It still blows me how eating alot of fat can burn fat, but ill increase my fat intake and see how it goes


----------



## Kermit2 (Sep 24, 2010)

Watch these video's, they're full of info on the keto diet.

http://www.dailymotion.co...utrition-with-da_sport

http://www.dailymotion.co...utrition-with-da_sport

http://www.dailymotion.co...utrition-with-da_sport


----------



## WelshMan83 (Aug 23, 2010)

Kermit2 said:


> Try adding in some extra virgin olive oil and some omega 3 caps. Don't use the olive oil for cooking though.


Why not use olive oil for cooking?


----------



## Kermit2 (Sep 24, 2010)

olive oil has a low smoke point and breaks down when heated.


----------



## WelshMan83 (Aug 23, 2010)

Meaning it does not contribute to fat content or....?


----------



## Kermit2 (Sep 24, 2010)

meaning it is unsuitable for heating, ever wondered why chefs only drizzle it over foods!!!


----------



## WelshMan83 (Aug 23, 2010)

Ok well when I'm on keto I always cook with a teaspoon full and add it to my daily calorie intake. Fair enough if it is deemed unsuitable but does low smoke point mean something scientific which will affect my calories or is it just a chefs term for saying we don't like making the kitchen smoky


----------



## Kermit2 (Sep 24, 2010)

The higher the temperature to which the olive oil is heated, the more one should prefer the use of refined olive oils. When extra virgin olive oil is heated above 350 °F (177 °C), the unrefined particles within the oil are burned. This leads to deteriorated taste. Also, the pronounced taste of extra virgin olive oil is not a taste most people like to associate with their deep fried foods. Refined olive oils are perfectly suited for deep frying foods and should be replaced after several uses.


----------



## WelshMan83 (Aug 23, 2010)

Nice information. So what should be used as a replacement, I'm not sure what a refined olive oil is?

Also, I always use fresh oil when cooking, is that not normal?


----------



## cs_99 (Oct 21, 2009)

Kermit2 said:


> Watch these video's, they're full of info on the keto diet.
> 
> http://www.dailymotion.co...utrition-with-da_sport
> 
> ...


none of the links are working mate,

any other sites or links to see more info on keto ass i have no idea where to start lol


----------



## Kermit2 (Sep 24, 2010)

http://www.dailymotion.com/video/x9lrfk_exclusive-species-nutrition-with-da_sport

http://www.dailymotion.com/video/x9lquq_exclusive-species-nutrition-with-da_sport

http://www.dailymotion.com/video/x9lq7u_exclusive-species-nutrition-with-da_sport

Try these. Let me know if they work or not


----------



## Kermit2 (Sep 24, 2010)

You should be okay using a teaspoon to fry your food in. But look out for Macademia Nut oil (hard to get hold of, i had to get it online)

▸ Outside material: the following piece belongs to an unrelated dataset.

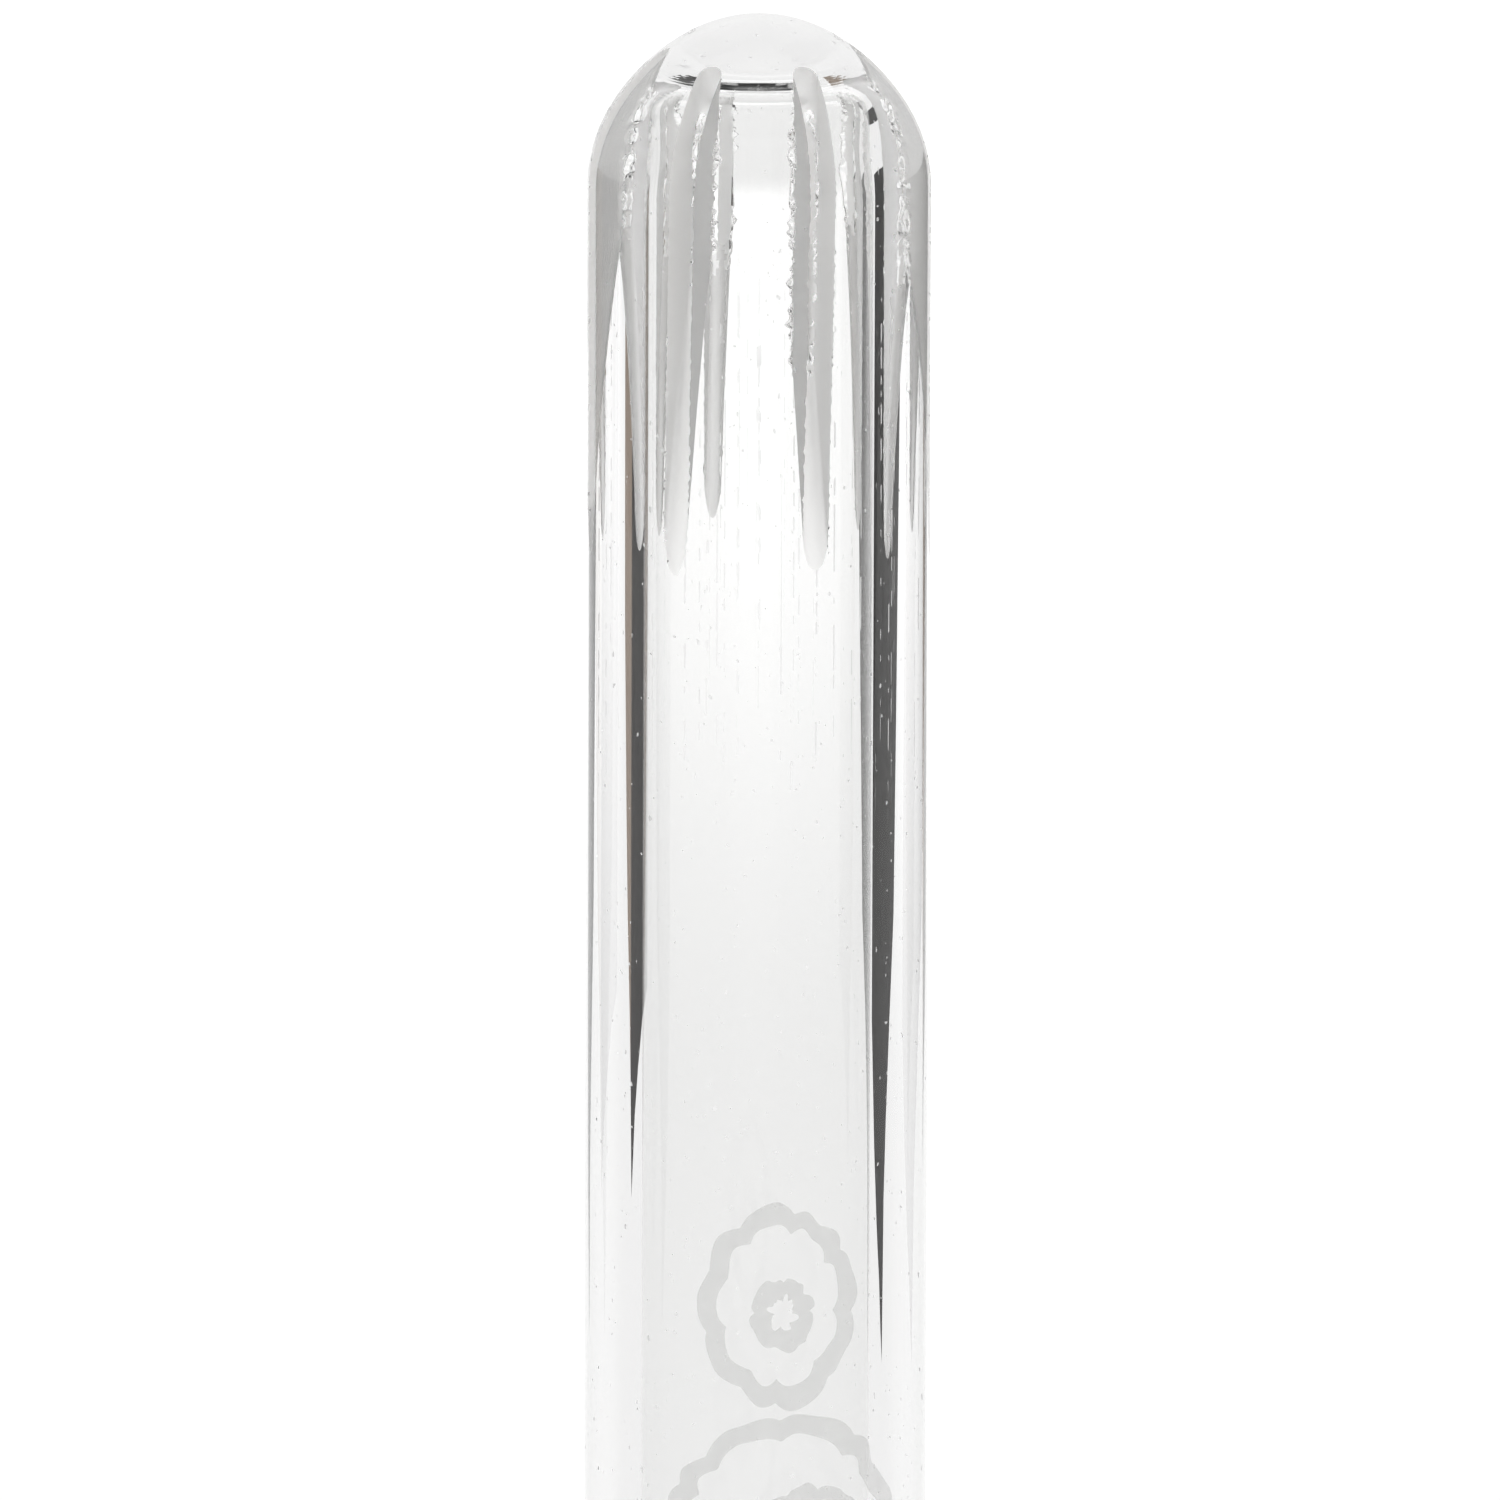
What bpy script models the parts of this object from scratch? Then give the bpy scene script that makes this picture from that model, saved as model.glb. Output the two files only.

Here is some info on Olive Oil for you.

In countries that adhere to the standards of the IOC[33] the labels in stores show an oil's grade.

Extra-virgin olive oil comes from virgin oil production only, contains no more than 0.8% acidity, and is judged to have a superior taste. Extra Virgin olive oil accounts for less than 10% of oil in many producing countries; the percentage is far higher in the Mediterranean countries (Greece: 80%, Italy: 45%, Spain 30%). It is used on salads, added at the table to soups and stews and for dipping.

Virgin olive oil comes from virgin oil production only, has an acidity less than 2%, and is judged to have a good taste.

Pure olive oil. Oils labeled as Pure olive oil or Olive oil are usually a blend of refined and virgin production oil.

Olive oil is a blend of virgin and refined production oil, of no more than 1.5% acidity. It commonly lacks a strong flavor.

Olive pomace oil is refined pomace olive oil often blended with some virgin oil. It is fit for consumption, but may not be described simply as olive oil. It has a more neutral flavor than pure or virgin olive oil, making it unfashionable among connoisseurs; however, it has the same fat composition as regular olive oil, rendering it the same health benefits. It also has a high smoke point, and thus is widely used in restaurants as well as home cooking in some countries.

Lampante oil is olive oil not suitable as food; lampante comes from olive oil's long-standing use in oil-burning lamps. Lampante oil is mostly used in the industrial market.

Refined olive oil is the olive oil obtained from virgin olive oils by refining methods that do not lead to alterations in the initial glyceridic structure. It has a free acidity, expressed as oleic acid, of not more than 0.3 grams per 100 grams (0.3%) and its other characteristics correspond to those fixed for this category in this standard. This is obtained by refining virgin olive oils with a high acidity level and/or organoleptic defects that are eliminated after refining. Over 50% of the oil produced in the Mediterranean area is of such poor quality that it must be refined to produce an edible product. Note that no solvents have been used to extract the oil, but it has been refined with the use of charcoal and other chemical and physical filters. An obsolete equivalent is "pure olive oil".


----------



## WelshMan83 (Aug 23, 2010)

Kermit2 said:


> You should be okay using a teaspoon to fry your food in. But look out for Macademia Nut oil (hard to get hold of, i had to get it online)
> 
> Here is some info on Olive Oil for you.
> 
> ...


Top info that. Thats defo my new thing learnt for the day:thumb:


----------